[Haskell] Compilation of big, computed tables
Bjorn Lisper
lisper at it.kth.se
Thu Feb 23 05:27:42 EST 2006
Chris Kuklewicz:
>Stefan Karrmann wrote:
>> Dear all,
>>
>> can ghc compile huge tables into efficient code if they are constant at
>> compile time?
>>
>> Two examples may clearify the question:
>>
>> big1 :: UArray Int Char
>> big1 = array (0,1000) $! map (\i -> (i,toEnum i)) [0..1000]
>>
>> big2 = sum [0..10000]::Int -- == 50005000 == n*(n+1)/2 where n = 10000
>>
>
>GHC does not compute such values are compile time because
>*) The computation may not finish in reasonable time (infinite/not halting)
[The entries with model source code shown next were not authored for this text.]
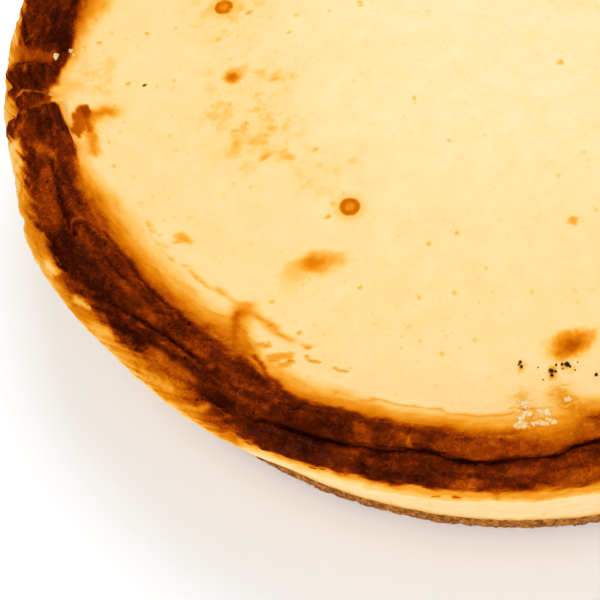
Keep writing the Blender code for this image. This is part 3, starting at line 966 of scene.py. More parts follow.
    def lay_strokes(self, at: SkinPoints, bake: Array) -> tuple[Array, Array, Array]:
        """Lays the strokes over the skin.

        Args:
            at: The points.
            bake: Brownness of each point, which is changed.

        Returns:
            How glossy and how curdled each point is, and how far it lies back.
        """
        sheen, curdled, depth = (np.zeros_like(bake) for _ in range(3))
        for stroke in self.strokes:
            near, share = self.strength(stroke, at)
            weave = at.weave[near]
            bake[near] += (stroke.tone - bake[near]) * stroke.share * share
            depth[near] += stroke.depth * MM * share
            sheen[near] += stroke.gloss * share * eased(0.5 + 1.5 * weave)
            depth[near] -= stroke.rough * MM * share * (1.0 - 2.0 * np.abs(weave))
            curdled[near] += 3.0 * stroke.rough * share
        return sheen, curdled, depth

    def fields(self, azimuth: Array, distance: Array) -> dict[str, Array]:
        """What the skin is like at each point.

        Args:
            azimuth: Azimuth of each point.
            distance: Distance of each point over the skin from the lip.

        Returns:
            bake, how brown it is, with painted shade and highlights by some folds and creases; grain,
            how wrinkled; sheen, how glossy; curdled, how much it is curdled; depth, how far it lies
            back.
        """
        at = self.points(azimuth, distance)
        bake, outer = self.oven_tone(at)
        grain = self.wrinkle(at, bake, outer)
        sheen, curdled, depth = self.lay_strokes(at, bake)
        grain = np.minimum(grain, eased((bake - 0.18) / 0.34))
        slow = self.slow.read(self.shape, azimuth, distance)
        cast = self.side_cast.read(self.shape, azimuth, distance)
        on_side = eased((-distance - 0.004) / 0.004)
        bake += (1.0 - eased(bake / 0.3)) * (0.014 * slow + 0.012 * at.sway + 0.045 * on_side * cast)
        up = distance - self.shape.distances[0] + 0.0006 * at.sway
        bake += self.foot_tone * (1.0 - eased(up / self.foot_height))
        bake, sheen, curdled = (np.clip(values, 0.0, 1.0) for values in (bake, sheen, curdled))
        return {"bake": bake, "grain": grain, "sheen": sheen, "curdled": curdled, "depth": depth}


def start_afresh() -> None:
    """Leaves nothing selected, in object mode."""
    if bpy.context.object and bpy.context.object.mode != "OBJECT":
        bpy.ops.object.mode_set(mode="OBJECT")
    bpy.ops.object.select_all(action="DESELECT")


def vertex_places(piece: bpy.types.Object) -> Array:
    """The places of a piece's vertices, one a row."""
    flat = np.empty(3 * len(piece.data.vertices))
    piece.data.vertices.foreach_get("co", flat)
    return flat.reshape(-1, 3)


def move_vertices(piece: bpy.types.Object, places: Array) -> None:
    """Puts a piece's vertices at the given places."""
    piece.data.vertices.foreach_set("co", places.ravel())
    piece.data.update()


def rolled_sheet(name: str, places: Array, fields: dict[str, Array], closed: bool) -> bpy.types.Object:
    """Adds a flat sheet, rolls it round the cake and joins its meeting edges.

    Args:
        name: Name of the piece.
        places: Where its vertices go: rows over the section, columns round the cake, and x, y, z.
        fields: Values at the vertices that the piece keeps as attributes, in rows and columns.
        closed: Whether the last row meets the first one.

    Returns:
        The piece, whose faces point outwards.
    """
    rows, columns = places.shape[:2]
    bands = rows if closed else rows - 1
    start_afresh()
    bpy.ops.mesh.primitive_grid_add(x_subdivisions=columns, y_subdivisions=bands, size=2.0)
    piece = bpy.context.object
    piece.name = piece.data.name = name
    flat = vertex_places(piece)
    column = np.rint((flat[:, 0] + 1.0) * 0.5 * columns).astype(int) % columns
    row = np.rint((flat[:, 1] + 1.0) * 0.5 * bands).astype(int) % rows
    move_vertices(piece, places[row, column])
    for kind, values in fields.items():
        layer = piece.data.attributes.new(kind, "FLOAT", "POINT")
        layer.data.foreach_set("value", values[row, column].astype(np.float32))
    bpy.ops.object.mode_set(mode="EDIT")
    bpy.ops.mesh.select_all(action="SELECT")
    bpy.ops.mesh.remove_doubles(threshold=1e-7)
    bpy.ops.mesh.normals_make_consistent(inside=False)
    bpy.ops.object.mode_set(mode="OBJECT")
    bpy.ops.object.shade_smooth()
    if piece.data.uv_layers:
        piece.data.uv_layers.remove(piece.data.uv_layers[0])
    return piece


def held_inside(places: Array, *nodes: str) -> Array:
    """The places, moved where needed into the box of the solids that they stand for or lie on."""
    corners = np.array([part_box(node) for node in nodes])
    return np.clip(places, corners[:, 0].min(axis=0), corners[:, 1].max(axis=0))


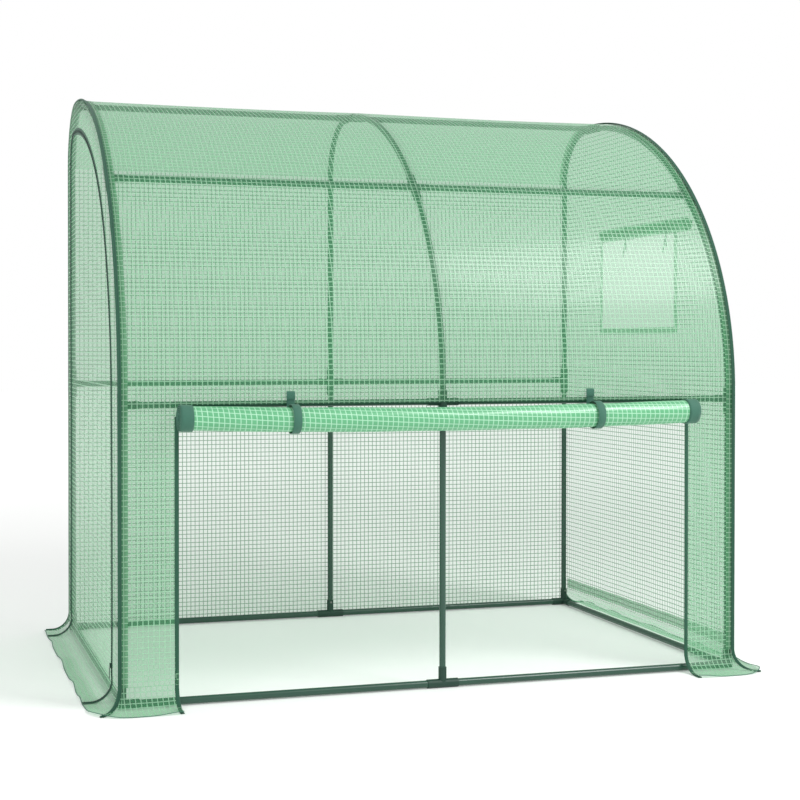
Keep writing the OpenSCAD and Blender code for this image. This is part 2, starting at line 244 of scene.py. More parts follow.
class Finish:
    """A material whose nodes are added one by one."""

    def __init__(self, name):
        self.material = bpy.data.materials.new(name)
        self.material.use_nodes = True
        self.tree = self.material.node_tree
        self.tree.nodes.clear()

    def node(self, kind, settings=None, values=None, output=0):
        """Adds a node: its settings first, then the values or links of its sockets."""
        node = self.tree.nodes.new(kind)
        for key, value in (settings or {}).items():
            setattr(node, key, value)
        for key, value in (values or {}).items():
            if isinstance(value, Signal):
                self.tree.links.new(value.socket, node.inputs[key])
            else:
                node.inputs[key].default_value = value
        return Signal(self, node.outputs[output]) if len(node.outputs) else None

    def flat(self):
        """A cut's own UV map, in metres, with its two axes."""
        flat = self.node("ShaderNodeUVMap", {"uv_map": "UVMap"})
        along = self.node("ShaderNodeSeparateXYZ", None, {0: flat})
        across = Signal(self, along.socket.node.outputs["Y"])
        return flat, along, across

    def place(self):
        """Object coordinates, in metres."""
        return self.node("ShaderNodeTexCoord", None, None, 3)

    def mix(self, factor, first, second):
        """A mix of two colours."""
        values = {0: factor, 6: first, 7: second}
        return self.node("ShaderNodeMix", {"data_type": "RGBA"}, values, 2)

    def blend(self, factor, first, second):
        """A mix of two shaders."""
        return self.node("ShaderNodeMixShader", None, {0: factor, 1: first, 2: second})

    def noise(self, vector, scale, detail=2.0, roughness=0.5):
        values = {"Vector": vector, "Scale": scale, "Detail": detail, "Roughness": roughness}
        return self.node("ShaderNodeTexNoise", None, values)

    def ease(self, value, low, high, at_low, at_high):
        """A smooth step from at_low at low to at_high at high."""
        values = {"Value": value, 1: low, 2: high, 3: at_low, 4: at_high}
        return self.node("ShaderNodeMapRange", {"interpolation_type": "SMOOTHSTEP"}, values)

    def bump(self, height, distance, strength=1.0):
        values = {"Height": height, "Distance": distance, "Strength": strength}
        return self.node("ShaderNodeBump", None, values)

    def body(self, **values):
        """The Principled shader; a socket's name is written with _ for a space."""
        named = {key.replace("_", " "): value for key, value in values.items()}
        return self.node("ShaderNodeBsdfPrincipled", None, named)

    def done(self, shader):
        self.node("ShaderNodeOutputMaterial", None, {"Surface": shader})
        return self.material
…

>*) The computation may generate a run-time error and crash the compilation
>(divide by zero, pattern march failure, etc.)
>*) Haskell is supposed to be lazy, things are computed when needed, not before
Does this mean that GHC does not evaluate constant subexpressions at
compile-time? Or does it evaluate only some subclass of surely terminating
and non-erroneous subexpressions at compile-time?
Constant subexpression evaluation is a common compiler optimization
technique, so I would be a bit surprised if GHC does not do it.